### TASK
Only one portion of the data is to be written out: from the line bearing "Continue the three.js" through the line bearing "UP = np.array([0.0, 0.0, 1.0])". Write it exactly as it appears.

### DATASET EXTRACT
━━━━━━

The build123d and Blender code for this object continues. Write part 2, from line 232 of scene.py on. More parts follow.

━━━━━━

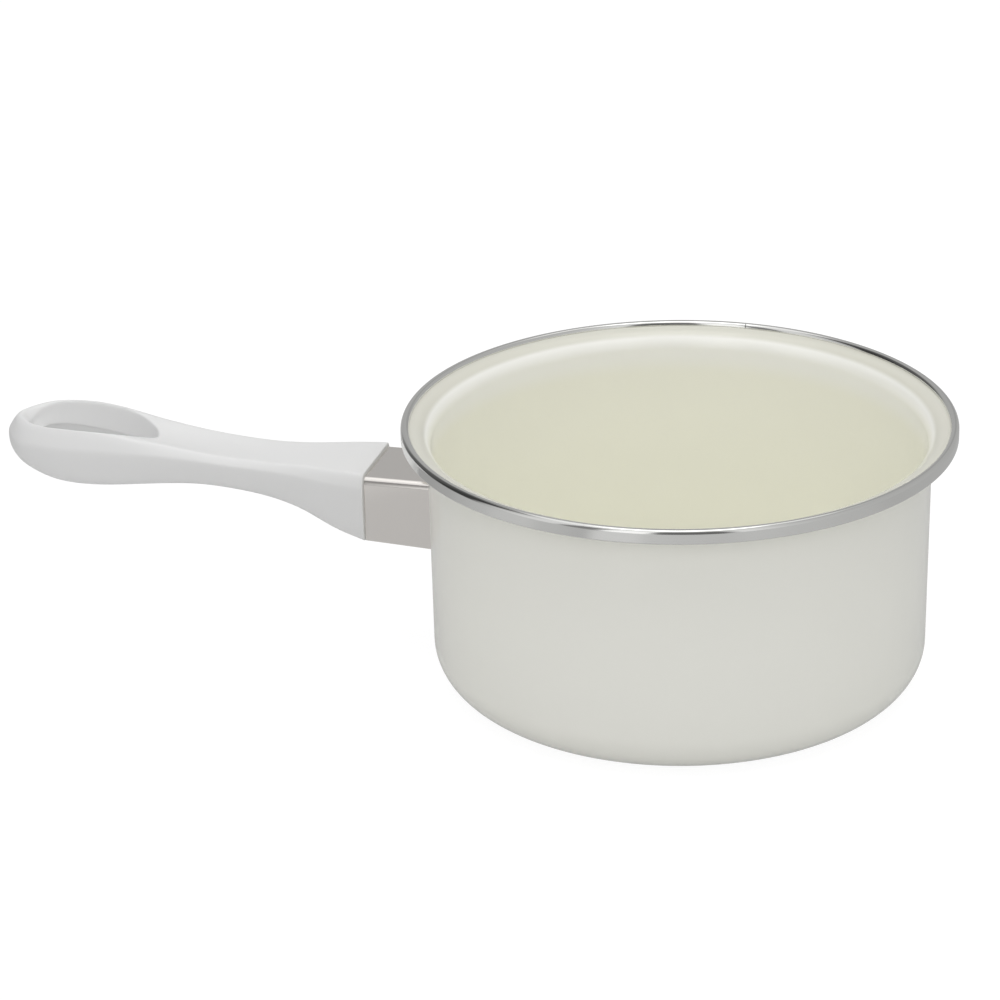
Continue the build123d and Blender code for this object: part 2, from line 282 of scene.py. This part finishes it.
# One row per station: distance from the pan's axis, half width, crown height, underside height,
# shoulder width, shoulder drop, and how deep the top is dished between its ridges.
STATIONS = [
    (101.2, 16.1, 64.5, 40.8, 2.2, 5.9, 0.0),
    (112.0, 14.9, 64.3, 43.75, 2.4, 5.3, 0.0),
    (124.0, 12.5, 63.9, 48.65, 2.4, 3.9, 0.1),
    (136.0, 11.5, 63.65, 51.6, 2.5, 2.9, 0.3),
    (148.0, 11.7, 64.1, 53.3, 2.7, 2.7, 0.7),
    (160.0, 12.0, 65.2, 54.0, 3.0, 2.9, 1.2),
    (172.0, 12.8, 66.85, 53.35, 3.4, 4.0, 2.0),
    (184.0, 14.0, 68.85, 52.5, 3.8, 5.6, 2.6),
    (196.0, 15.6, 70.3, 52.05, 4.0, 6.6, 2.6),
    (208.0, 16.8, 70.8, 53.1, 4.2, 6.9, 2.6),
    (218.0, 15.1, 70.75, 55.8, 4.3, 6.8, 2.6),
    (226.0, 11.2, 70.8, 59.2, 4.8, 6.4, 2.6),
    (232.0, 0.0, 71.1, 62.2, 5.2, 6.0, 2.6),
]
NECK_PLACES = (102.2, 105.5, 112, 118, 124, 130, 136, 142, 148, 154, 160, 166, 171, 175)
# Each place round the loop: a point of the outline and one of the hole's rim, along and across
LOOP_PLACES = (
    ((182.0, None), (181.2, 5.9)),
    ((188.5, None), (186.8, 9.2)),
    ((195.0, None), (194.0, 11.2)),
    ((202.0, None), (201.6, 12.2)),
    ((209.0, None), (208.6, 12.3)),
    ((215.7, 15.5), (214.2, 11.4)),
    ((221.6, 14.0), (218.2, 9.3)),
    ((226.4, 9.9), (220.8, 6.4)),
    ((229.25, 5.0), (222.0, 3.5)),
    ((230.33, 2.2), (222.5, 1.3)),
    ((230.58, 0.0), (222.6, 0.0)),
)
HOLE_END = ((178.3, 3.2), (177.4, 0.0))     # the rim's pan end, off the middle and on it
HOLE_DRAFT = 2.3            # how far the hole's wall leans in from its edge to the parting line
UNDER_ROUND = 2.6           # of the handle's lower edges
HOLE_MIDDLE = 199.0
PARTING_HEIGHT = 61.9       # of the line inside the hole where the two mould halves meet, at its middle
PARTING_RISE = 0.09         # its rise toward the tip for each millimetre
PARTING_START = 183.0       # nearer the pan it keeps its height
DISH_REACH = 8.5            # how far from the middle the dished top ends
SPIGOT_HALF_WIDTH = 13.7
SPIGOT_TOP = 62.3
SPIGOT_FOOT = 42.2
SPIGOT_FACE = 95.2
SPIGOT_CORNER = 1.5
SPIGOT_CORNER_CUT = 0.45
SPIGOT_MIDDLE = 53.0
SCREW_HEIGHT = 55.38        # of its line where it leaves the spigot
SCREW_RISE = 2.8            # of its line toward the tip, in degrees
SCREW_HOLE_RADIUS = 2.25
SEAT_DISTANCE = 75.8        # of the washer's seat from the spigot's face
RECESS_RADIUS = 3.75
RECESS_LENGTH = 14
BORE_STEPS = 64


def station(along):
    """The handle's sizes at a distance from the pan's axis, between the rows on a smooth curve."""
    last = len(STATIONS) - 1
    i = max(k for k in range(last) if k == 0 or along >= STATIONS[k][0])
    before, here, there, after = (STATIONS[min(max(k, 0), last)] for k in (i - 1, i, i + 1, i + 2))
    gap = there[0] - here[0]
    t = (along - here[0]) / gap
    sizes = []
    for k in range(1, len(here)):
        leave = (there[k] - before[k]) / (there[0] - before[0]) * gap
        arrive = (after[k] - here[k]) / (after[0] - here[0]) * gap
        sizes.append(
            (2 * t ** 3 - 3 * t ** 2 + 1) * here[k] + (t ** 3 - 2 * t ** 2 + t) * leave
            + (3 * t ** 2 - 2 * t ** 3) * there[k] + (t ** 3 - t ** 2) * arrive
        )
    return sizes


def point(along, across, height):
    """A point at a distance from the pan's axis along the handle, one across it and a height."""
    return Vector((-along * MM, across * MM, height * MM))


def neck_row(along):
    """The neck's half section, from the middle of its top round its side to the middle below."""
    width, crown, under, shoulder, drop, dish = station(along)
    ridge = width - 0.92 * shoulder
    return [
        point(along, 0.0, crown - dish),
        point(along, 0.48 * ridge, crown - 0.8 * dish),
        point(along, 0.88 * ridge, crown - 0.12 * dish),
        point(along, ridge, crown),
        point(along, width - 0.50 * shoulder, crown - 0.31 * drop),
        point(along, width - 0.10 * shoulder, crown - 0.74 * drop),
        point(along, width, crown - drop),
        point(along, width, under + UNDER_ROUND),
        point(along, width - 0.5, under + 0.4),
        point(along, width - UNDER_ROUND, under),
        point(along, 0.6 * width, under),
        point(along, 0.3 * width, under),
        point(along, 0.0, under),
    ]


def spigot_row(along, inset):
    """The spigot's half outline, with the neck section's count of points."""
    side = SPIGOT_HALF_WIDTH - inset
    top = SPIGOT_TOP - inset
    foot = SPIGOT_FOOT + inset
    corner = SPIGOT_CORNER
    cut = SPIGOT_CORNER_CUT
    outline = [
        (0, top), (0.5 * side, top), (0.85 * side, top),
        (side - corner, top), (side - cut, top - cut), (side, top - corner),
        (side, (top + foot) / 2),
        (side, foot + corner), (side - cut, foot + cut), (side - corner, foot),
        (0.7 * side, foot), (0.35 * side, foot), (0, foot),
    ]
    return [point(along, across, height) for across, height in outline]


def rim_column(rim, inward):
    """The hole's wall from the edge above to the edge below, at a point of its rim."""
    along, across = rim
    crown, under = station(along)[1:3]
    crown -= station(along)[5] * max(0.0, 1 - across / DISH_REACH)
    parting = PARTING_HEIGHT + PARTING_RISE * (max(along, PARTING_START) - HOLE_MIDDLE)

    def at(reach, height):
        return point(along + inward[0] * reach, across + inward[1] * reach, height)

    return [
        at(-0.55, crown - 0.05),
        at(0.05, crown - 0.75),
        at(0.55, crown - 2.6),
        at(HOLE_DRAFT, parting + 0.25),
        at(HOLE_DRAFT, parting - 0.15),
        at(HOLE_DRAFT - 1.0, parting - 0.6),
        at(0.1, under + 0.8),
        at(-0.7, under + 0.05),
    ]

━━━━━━

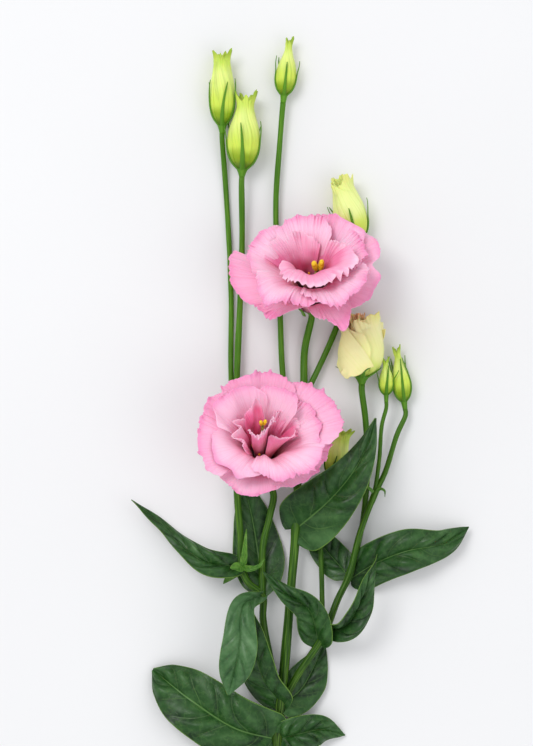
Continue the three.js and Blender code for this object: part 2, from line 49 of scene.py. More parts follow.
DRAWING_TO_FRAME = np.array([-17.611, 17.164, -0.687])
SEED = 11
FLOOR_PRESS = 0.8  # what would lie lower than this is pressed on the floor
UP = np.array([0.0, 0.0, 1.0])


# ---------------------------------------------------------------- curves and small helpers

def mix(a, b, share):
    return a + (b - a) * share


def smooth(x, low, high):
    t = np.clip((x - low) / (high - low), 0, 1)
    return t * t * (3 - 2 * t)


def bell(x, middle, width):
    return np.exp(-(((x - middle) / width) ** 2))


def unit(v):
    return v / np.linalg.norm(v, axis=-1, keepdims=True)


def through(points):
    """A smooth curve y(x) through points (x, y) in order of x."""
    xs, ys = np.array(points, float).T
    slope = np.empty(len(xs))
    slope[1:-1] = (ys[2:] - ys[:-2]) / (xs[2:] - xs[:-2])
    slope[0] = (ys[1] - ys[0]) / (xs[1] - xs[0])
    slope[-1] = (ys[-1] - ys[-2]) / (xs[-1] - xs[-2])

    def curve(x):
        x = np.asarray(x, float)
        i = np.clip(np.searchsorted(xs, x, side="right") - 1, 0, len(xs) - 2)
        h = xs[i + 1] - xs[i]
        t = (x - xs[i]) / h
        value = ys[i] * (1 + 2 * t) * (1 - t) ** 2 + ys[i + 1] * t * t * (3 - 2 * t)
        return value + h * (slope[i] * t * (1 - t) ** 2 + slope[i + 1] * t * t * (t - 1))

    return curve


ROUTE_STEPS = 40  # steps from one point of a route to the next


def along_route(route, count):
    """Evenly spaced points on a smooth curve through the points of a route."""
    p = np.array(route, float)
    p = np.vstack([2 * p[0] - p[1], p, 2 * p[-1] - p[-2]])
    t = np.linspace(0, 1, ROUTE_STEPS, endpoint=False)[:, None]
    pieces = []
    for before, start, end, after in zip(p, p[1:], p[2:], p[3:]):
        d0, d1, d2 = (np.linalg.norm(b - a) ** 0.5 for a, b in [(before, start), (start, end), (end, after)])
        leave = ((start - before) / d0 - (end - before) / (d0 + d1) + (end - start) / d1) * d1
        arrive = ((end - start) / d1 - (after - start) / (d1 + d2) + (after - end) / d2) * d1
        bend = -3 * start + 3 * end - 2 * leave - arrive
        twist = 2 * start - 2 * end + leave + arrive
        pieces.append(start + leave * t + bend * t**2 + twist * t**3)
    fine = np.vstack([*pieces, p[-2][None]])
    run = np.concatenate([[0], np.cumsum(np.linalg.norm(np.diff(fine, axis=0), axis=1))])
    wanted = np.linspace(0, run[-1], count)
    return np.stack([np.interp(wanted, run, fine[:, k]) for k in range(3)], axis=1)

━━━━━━

### COMPLETED EXERCISE
Continue the three.js and Blender code for this object: part 2, from line 49 of scene.py. More parts follow.
DRAWING_TO_FRAME = np.array([-17.611, 17.164, -0.687])
SEED = 11
FLOOR_PRESS = 0.8  # what would lie lower than this is pressed on the floor
UP = np.array([0.0, 0.0, 1.0])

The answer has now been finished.